- PROBLEM DESCRIPTION -
Extract, without alteration, each line from the start of the listing to the line bearing "return faces".

==== GIVEN DATA

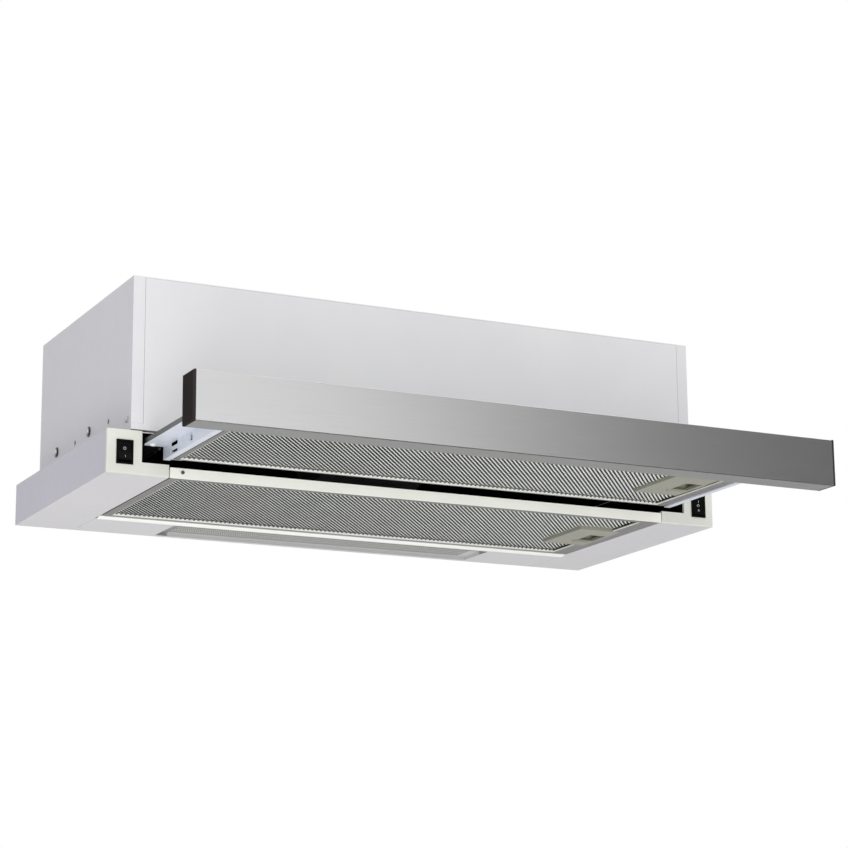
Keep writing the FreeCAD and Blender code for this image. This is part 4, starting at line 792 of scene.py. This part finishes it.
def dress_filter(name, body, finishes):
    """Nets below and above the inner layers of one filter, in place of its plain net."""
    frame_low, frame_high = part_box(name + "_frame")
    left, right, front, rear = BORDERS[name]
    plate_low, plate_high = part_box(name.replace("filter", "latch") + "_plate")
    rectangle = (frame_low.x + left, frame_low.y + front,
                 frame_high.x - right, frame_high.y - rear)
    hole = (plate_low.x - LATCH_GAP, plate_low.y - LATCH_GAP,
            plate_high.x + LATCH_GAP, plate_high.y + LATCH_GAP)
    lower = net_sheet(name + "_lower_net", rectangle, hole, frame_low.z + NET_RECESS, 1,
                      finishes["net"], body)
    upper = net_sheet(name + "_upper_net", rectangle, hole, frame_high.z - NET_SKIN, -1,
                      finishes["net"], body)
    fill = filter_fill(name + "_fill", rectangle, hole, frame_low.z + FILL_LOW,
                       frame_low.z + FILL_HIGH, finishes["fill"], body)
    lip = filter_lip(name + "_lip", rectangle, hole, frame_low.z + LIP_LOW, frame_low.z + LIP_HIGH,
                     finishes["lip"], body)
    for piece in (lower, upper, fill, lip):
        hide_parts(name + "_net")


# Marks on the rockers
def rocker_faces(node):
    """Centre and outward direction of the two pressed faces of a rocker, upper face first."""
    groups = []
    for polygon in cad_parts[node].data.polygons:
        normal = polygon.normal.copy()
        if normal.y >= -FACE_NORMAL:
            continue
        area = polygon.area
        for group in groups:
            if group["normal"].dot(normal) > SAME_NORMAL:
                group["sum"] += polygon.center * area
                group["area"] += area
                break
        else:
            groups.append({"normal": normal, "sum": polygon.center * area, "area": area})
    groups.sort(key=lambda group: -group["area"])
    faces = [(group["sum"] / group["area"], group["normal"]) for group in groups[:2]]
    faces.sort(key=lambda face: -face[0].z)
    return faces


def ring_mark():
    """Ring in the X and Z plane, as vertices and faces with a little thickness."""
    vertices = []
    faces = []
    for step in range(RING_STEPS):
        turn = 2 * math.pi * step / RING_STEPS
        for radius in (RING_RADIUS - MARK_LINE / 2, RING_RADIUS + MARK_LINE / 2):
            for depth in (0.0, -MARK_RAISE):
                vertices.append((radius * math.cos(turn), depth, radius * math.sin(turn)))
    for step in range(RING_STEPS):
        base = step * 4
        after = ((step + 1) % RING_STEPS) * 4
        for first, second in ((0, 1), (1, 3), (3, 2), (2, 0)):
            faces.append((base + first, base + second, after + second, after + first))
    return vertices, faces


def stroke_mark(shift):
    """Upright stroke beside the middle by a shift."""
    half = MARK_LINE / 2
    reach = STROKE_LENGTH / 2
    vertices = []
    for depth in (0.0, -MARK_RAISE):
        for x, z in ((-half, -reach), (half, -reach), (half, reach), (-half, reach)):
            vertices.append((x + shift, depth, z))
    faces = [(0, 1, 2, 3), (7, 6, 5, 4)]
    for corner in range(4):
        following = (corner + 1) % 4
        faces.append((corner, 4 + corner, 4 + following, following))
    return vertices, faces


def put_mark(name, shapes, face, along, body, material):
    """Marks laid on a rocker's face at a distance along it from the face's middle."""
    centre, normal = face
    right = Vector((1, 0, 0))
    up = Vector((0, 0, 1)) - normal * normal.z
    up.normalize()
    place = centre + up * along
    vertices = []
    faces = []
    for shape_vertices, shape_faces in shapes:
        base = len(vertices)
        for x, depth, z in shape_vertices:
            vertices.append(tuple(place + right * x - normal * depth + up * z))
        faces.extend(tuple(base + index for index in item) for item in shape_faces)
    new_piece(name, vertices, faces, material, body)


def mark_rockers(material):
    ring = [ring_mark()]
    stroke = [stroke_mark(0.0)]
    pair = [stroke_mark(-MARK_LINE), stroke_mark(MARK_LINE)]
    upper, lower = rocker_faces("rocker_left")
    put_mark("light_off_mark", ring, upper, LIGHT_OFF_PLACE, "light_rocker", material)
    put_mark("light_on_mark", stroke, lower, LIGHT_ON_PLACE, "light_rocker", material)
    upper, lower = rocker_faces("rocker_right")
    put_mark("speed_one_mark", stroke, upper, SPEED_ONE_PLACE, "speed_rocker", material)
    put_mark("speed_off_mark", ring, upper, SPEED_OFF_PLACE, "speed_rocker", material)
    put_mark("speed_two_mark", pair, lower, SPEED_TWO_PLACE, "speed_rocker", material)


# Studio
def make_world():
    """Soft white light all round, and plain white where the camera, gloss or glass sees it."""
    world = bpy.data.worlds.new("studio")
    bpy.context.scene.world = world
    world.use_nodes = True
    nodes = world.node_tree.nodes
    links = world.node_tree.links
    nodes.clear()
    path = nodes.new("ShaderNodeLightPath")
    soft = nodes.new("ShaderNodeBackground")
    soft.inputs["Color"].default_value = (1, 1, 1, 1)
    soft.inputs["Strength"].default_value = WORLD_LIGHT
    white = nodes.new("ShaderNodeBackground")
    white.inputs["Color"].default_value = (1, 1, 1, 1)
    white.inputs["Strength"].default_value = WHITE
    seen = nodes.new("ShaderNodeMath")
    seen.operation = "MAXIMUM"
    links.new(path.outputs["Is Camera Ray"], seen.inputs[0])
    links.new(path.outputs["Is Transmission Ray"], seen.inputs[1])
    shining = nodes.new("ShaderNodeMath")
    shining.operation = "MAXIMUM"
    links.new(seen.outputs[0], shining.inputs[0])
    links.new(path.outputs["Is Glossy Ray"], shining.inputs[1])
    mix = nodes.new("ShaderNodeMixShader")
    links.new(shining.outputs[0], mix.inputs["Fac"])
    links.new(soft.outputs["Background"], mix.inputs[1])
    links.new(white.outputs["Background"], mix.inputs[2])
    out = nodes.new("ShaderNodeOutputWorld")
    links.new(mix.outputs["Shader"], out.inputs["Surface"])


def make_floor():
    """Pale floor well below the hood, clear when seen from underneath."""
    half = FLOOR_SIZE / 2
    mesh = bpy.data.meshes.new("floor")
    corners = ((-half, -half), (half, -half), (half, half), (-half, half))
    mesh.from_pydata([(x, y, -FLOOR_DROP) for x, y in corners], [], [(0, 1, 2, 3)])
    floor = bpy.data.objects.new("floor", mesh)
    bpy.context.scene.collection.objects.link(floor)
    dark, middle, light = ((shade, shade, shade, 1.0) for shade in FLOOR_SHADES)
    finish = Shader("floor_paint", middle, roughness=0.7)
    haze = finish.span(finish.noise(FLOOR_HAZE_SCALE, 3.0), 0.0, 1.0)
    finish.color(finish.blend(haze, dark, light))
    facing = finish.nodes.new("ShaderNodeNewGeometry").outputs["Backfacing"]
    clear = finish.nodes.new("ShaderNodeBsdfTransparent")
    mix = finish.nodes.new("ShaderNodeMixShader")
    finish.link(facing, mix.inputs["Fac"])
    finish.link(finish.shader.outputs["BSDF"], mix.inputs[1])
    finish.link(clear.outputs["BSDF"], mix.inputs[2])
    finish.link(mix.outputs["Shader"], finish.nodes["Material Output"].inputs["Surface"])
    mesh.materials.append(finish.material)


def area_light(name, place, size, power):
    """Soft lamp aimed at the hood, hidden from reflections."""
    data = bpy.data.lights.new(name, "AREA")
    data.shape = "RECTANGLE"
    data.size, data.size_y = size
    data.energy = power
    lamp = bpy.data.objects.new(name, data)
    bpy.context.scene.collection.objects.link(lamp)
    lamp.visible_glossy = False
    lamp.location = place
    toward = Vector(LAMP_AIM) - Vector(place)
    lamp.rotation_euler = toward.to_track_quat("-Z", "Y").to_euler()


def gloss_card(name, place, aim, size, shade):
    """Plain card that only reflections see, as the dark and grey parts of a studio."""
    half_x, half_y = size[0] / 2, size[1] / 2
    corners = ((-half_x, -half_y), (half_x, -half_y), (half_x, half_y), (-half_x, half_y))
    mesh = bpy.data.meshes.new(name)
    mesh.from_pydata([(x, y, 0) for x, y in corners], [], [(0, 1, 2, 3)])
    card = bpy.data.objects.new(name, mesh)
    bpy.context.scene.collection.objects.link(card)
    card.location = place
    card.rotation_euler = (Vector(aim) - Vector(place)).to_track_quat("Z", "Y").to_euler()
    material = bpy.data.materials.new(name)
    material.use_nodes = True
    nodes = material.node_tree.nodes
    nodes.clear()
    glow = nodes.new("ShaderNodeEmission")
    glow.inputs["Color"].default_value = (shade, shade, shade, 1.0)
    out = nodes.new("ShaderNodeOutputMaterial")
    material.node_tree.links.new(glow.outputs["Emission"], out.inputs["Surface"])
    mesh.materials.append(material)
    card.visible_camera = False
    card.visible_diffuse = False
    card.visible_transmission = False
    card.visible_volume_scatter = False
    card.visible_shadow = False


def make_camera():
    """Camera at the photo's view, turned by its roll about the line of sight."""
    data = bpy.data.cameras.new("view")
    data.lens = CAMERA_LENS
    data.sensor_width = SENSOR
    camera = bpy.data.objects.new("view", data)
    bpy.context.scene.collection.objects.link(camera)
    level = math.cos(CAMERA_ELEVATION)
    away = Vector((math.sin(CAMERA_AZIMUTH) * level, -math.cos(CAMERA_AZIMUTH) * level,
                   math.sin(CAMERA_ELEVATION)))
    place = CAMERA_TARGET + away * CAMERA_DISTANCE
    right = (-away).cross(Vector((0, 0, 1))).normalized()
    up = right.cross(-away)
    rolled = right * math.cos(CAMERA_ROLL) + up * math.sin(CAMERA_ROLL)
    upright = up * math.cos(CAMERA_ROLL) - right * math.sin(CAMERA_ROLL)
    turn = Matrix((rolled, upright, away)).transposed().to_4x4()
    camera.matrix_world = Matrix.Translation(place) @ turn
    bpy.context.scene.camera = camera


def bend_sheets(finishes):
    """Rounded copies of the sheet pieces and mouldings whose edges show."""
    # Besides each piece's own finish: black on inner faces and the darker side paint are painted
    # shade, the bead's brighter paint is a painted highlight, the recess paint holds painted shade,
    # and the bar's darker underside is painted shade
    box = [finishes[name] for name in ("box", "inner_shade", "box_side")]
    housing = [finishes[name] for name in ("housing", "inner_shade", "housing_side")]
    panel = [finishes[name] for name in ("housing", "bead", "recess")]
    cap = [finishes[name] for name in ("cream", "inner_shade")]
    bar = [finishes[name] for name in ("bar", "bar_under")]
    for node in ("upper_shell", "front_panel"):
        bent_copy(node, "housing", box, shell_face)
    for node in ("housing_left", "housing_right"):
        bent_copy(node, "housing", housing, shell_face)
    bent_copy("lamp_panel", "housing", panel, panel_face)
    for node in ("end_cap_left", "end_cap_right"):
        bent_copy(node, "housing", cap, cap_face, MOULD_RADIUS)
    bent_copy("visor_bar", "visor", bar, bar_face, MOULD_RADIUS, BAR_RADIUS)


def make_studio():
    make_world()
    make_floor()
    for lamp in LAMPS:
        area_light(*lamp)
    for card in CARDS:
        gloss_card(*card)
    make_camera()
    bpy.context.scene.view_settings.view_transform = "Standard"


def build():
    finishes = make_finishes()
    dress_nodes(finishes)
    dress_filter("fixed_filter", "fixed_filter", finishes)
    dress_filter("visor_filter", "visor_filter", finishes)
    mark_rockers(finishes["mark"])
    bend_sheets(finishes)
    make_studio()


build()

========

- SOLUTION FOR THIS TASK -
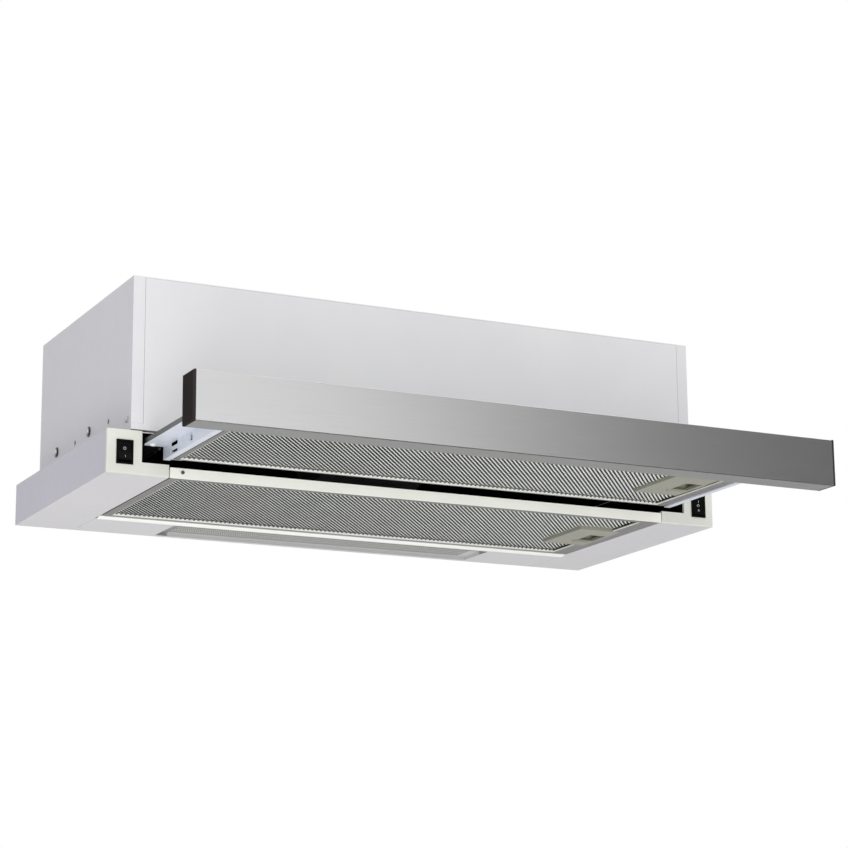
Keep writing the FreeCAD and Blender code for this image. This is part 4, starting at line 792 of scene.py. This part finishes it.
def dress_filter(name, body, finishes):
    """Nets below and above the inner layers of one filter, in place of its plain net."""
    frame_low, frame_high = part_box(name + "_frame")
    left, right, front, rear = BORDERS[name]
    plate_low, plate_high = part_box(name.replace("filter", "latch") + "_plate")
    rectangle = (frame_low.x + left, frame_low.y + front,
                 frame_high.x - right, frame_high.y - rear)
    hole = (plate_low.x - LATCH_GAP, plate_low.y - LATCH_GAP,
            plate_high.x + LATCH_GAP, plate_high.y + LATCH_GAP)
    lower = net_sheet(name + "_lower_net", rectangle, hole, frame_low.z + NET_RECESS, 1,
                      finishes["net"], body)
    upper = net_sheet(name + "_upper_net", rectangle, hole, frame_high.z - NET_SKIN, -1,
                      finishes["net"], body)
    fill = filter_fill(name + "_fill", rectangle, hole, frame_low.z + FILL_LOW,
                       frame_low.z + FILL_HIGH, finishes["fill"], body)
    lip = filter_lip(name + "_lip", rectangle, hole, frame_low.z + LIP_LOW, frame_low.z + LIP_HIGH,
                     finishes["lip"], body)
    for piece in (lower, upper, fill, lip):
        hide_parts(name + "_net")


# Marks on the rockers
def rocker_faces(node):
    """Centre and outward direction of the two pressed faces of a rocker, upper face first."""
    groups = []
    for polygon in cad_parts[node].data.polygons:
        normal = polygon.normal.copy()
        if normal.y >= -FACE_NORMAL:
            continue
        area = polygon.area
        for group in groups:
            if group["normal"].dot(normal) > SAME_NORMAL:
                group["sum"] += polygon.center * area
                group["area"] += area
                break
        else:
            groups.append({"normal": normal, "sum": polygon.center * area, "area": area})
    groups.sort(key=lambda group: -group["area"])
    faces = [(group["sum"] / group["area"], group["normal"]) for group in groups[:2]]
    faces.sort(key=lambda face: -face[0].z)
    return faces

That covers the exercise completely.